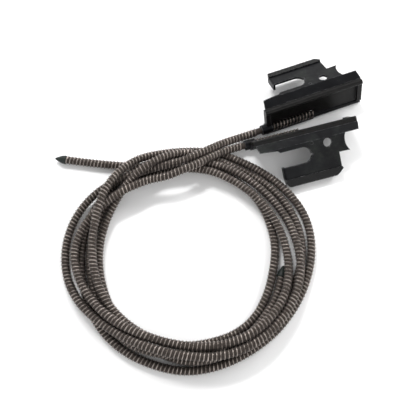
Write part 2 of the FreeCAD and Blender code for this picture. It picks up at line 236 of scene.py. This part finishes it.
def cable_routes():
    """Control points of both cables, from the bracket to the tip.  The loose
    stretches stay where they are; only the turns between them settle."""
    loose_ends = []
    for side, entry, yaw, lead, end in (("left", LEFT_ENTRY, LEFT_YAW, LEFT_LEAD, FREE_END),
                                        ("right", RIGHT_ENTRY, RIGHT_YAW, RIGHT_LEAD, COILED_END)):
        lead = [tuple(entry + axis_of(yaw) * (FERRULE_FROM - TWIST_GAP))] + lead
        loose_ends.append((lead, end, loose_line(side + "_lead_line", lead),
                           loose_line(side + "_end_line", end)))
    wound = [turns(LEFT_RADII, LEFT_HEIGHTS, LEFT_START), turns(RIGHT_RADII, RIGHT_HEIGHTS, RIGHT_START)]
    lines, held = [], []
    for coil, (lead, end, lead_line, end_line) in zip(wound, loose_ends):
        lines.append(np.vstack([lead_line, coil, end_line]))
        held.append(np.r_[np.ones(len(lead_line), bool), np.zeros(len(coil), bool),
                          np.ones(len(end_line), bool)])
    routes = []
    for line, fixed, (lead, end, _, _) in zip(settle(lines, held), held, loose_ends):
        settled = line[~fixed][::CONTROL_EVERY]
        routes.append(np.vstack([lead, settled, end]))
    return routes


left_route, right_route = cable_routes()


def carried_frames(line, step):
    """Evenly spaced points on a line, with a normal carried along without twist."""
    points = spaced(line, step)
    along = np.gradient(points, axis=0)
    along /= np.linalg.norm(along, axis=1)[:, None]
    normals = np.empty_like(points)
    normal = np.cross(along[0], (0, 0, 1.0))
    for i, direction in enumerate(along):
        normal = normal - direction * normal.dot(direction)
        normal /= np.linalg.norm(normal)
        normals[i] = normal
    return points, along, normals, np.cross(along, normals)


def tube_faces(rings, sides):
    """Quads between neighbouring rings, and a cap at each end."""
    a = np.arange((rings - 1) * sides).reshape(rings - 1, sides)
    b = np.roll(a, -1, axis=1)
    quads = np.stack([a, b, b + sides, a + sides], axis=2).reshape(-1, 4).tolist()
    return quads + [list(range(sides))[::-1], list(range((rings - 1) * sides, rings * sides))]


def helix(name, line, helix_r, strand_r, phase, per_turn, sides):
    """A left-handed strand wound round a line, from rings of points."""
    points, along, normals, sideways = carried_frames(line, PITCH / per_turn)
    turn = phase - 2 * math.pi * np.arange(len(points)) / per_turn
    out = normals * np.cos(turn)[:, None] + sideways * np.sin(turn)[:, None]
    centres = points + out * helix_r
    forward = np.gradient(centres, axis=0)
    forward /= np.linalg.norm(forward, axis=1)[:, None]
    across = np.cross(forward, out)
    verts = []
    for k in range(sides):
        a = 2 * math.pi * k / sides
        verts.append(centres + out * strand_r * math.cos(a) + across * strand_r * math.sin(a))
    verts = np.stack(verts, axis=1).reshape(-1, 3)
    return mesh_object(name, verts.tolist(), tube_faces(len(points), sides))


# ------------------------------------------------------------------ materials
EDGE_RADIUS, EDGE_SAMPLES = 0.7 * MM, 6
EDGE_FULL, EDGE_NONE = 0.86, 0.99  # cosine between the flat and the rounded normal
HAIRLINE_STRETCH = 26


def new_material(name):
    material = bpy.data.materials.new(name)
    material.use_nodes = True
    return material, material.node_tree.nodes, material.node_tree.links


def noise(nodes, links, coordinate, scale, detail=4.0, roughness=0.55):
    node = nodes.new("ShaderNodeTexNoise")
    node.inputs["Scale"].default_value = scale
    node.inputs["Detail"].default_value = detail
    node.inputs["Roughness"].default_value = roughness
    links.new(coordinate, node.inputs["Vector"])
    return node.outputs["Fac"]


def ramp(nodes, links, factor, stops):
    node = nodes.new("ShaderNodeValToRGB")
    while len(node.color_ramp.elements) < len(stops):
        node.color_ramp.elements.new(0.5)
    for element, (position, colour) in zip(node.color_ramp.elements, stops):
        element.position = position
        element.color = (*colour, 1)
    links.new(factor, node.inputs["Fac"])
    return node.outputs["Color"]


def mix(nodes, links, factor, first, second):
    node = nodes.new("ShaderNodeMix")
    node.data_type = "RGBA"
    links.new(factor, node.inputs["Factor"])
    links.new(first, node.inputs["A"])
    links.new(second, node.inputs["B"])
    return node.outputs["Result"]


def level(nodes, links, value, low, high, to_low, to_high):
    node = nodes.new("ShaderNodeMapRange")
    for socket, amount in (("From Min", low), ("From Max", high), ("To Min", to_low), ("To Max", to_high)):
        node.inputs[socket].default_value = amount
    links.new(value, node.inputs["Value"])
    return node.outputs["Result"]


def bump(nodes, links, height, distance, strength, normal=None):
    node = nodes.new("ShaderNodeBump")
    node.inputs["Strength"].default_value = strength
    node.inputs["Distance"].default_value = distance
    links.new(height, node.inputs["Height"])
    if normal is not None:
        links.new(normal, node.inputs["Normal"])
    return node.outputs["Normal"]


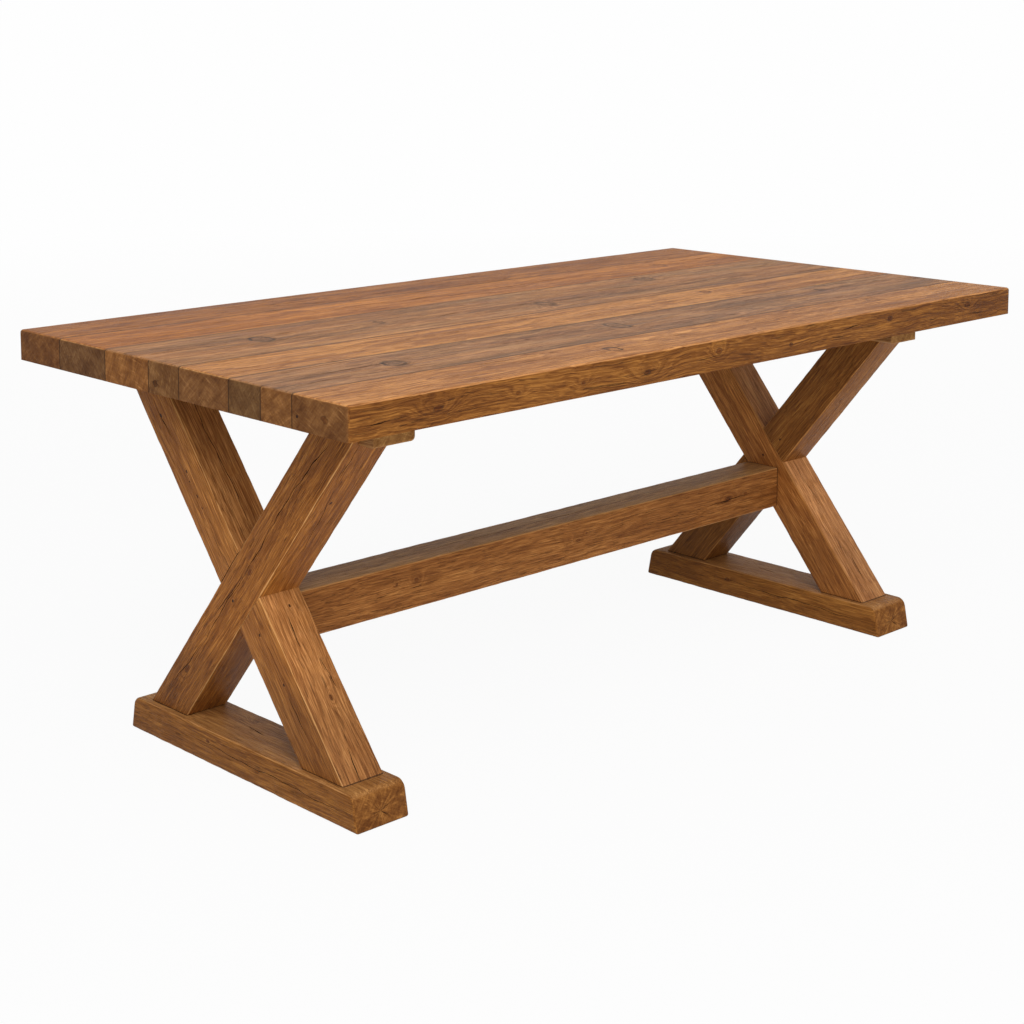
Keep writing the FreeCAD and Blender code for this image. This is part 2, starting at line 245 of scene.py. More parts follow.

***

**Task brief**
Copy out every entry again, exactly as it was given.

**Final answer**
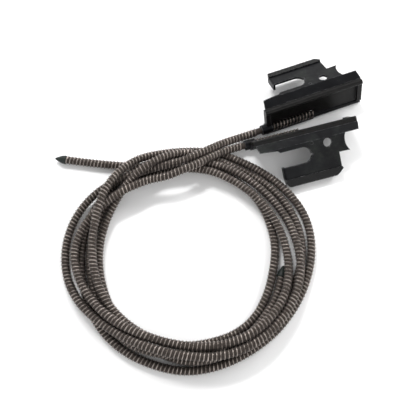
Write part 2 of the FreeCAD and Blender code for this picture. It picks up at line 236 of scene.py. This part finishes it.
def cable_routes():
    """Control points of both cables, from the bracket to the tip.  The loose
    stretches stay where they are; only the turns between them settle."""
    loose_ends = []
    for side, entry, yaw, lead, end in (("left", LEFT_ENTRY, LEFT_YAW, LEFT_LEAD, FREE_END),
                                        ("right", RIGHT_ENTRY, RIGHT_YAW, RIGHT_LEAD, COILED_END)):
        lead = [tuple(entry + axis_of(yaw) * (FERRULE_FROM - TWIST_GAP))] + lead
        loose_ends.append((lead, end, loose_line(side + "_lead_line", lead),
                           loose_line(side + "_end_line", end)))
    wound = [turns(LEFT_RADII, LEFT_HEIGHTS, LEFT_START), turns(RIGHT_RADII, RIGHT_HEIGHTS, RIGHT_START)]
    lines, held = [], []
    for coil, (lead, end, lead_line, end_line) in zip(wound, loose_ends):
        lines.append(np.vstack([lead_line, coil, end_line]))
        held.append(np.r_[np.ones(len(lead_line), bool), np.zeros(len(coil), bool),
                          np.ones(len(end_line), bool)])
    routes = []
    for line, fixed, (lead, end, _, _) in zip(settle(lines, held), held, loose_ends):
        settled = line[~fixed][::CONTROL_EVERY]
        routes.append(np.vstack([lead, settled, end]))
    return routes


left_route, right_route = cable_routes()


def carried_frames(line, step):
    """Evenly spaced points on a line, with a normal carried along without twist."""
    points = spaced(line, step)
    along = np.gradient(points, axis=0)
    along /= np.linalg.norm(along, axis=1)[:, None]
    normals = np.empty_like(points)
    normal = np.cross(along[0], (0, 0, 1.0))
    for i, direction in enumerate(along):
        normal = normal - direction * normal.dot(direction)
        normal /= np.linalg.norm(normal)
        normals[i] = normal
    return points, along, normals, np.cross(along, normals)


def tube_faces(rings, sides):
    """Quads between neighbouring rings, and a cap at each end."""
    a = np.arange((rings - 1) * sides).reshape(rings - 1, sides)
    b = np.roll(a, -1, axis=1)
    quads = np.stack([a, b, b + sides, a + sides], axis=2).reshape(-1, 4).tolist()
    return quads + [list(range(sides))[::-1], list(range((rings - 1) * sides, rings * sides))]


def helix(name, line, helix_r, strand_r, phase, per_turn, sides):
    """A left-handed strand wound round a line, from rings of points."""
    points, along, normals, sideways = carried_frames(line, PITCH / per_turn)
    turn = phase - 2 * math.pi * np.arange(len(points)) / per_turn
    out = normals * np.cos(turn)[:, None] + sideways * np.sin(turn)[:, None]
    centres = points + out * helix_r
    forward = np.gradient(centres, axis=0)
    forward /= np.linalg.norm(forward, axis=1)[:, None]
    across = np.cross(forward, out)
    verts = []
    for k in range(sides):
        a = 2 * math.pi * k / sides
        verts.append(centres + out * strand_r * math.cos(a) + across * strand_r * math.sin(a))
    verts = np.stack(verts, axis=1).reshape(-1, 3)
    return mesh_object(name, verts.tolist(), tube_faces(len(points), sides))


# ------------------------------------------------------------------ materials
EDGE_RADIUS, EDGE_SAMPLES = 0.7 * MM, 6
EDGE_FULL, EDGE_NONE = 0.86, 0.99  # cosine between the flat and the rounded normal
HAIRLINE_STRETCH = 26


def new_material(name):
    material = bpy.data.materials.new(name)
    material.use_nodes = True
    return material, material.node_tree.nodes, material.node_tree.links


def noise(nodes, links, coordinate, scale, detail=4.0, roughness=0.55):
    node = nodes.new("ShaderNodeTexNoise")
    node.inputs["Scale"].default_value = scale
    node.inputs["Detail"].default_value = detail
    node.inputs["Roughness"].default_value = roughness
    links.new(coordinate, node.inputs["Vector"])
    return node.outputs["Fac"]


def ramp(nodes, links, factor, stops):
    node = nodes.new("ShaderNodeValToRGB")
    while len(node.color_ramp.elements) < len(stops):
        node.color_ramp.elements.new(0.5)
    for element, (position, colour) in zip(node.color_ramp.elements, stops):
        element.position = position
        element.color = (*colour, 1)
    links.new(factor, node.inputs["Fac"])
    return node.outputs["Color"]


def mix(nodes, links, factor, first, second):
    node = nodes.new("ShaderNodeMix")
    node.data_type = "RGBA"
    links.new(factor, node.inputs["Factor"])
    links.new(first, node.inputs["A"])
    links.new(second, node.inputs["B"])
    return node.outputs["Result"]


def level(nodes, links, value, low, high, to_low, to_high):
    node = nodes.new("ShaderNodeMapRange")
    for socket, amount in (("From Min", low), ("From Max", high), ("To Min", to_low), ("To Max", to_high)):
        node.inputs[socket].default_value = amount
    links.new(value, node.inputs["Value"])
    return node.outputs["Result"]


def bump(nodes, links, height, distance, strength, normal=None):
    node = nodes.new("ShaderNodeBump")
    node.inputs["Strength"].default_value = strength
    node.inputs["Distance"].default_value = distance
    links.new(height, node.inputs["Height"])
    if normal is not None:
        links.new(normal, node.inputs["Normal"])
    return node.outputs["Normal"]


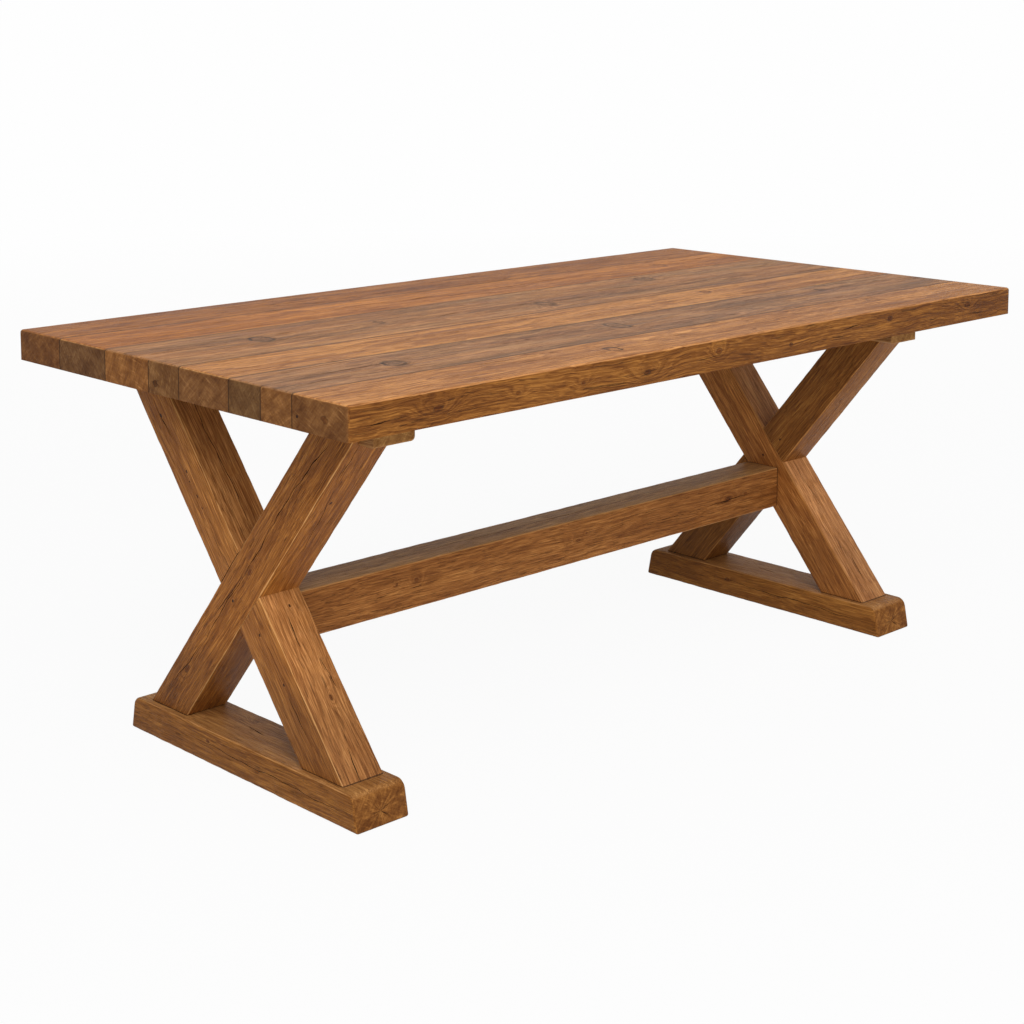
Keep writing the FreeCAD and Blender code for this image. This is part 2, starting at line 245 of scene.py. More parts follow.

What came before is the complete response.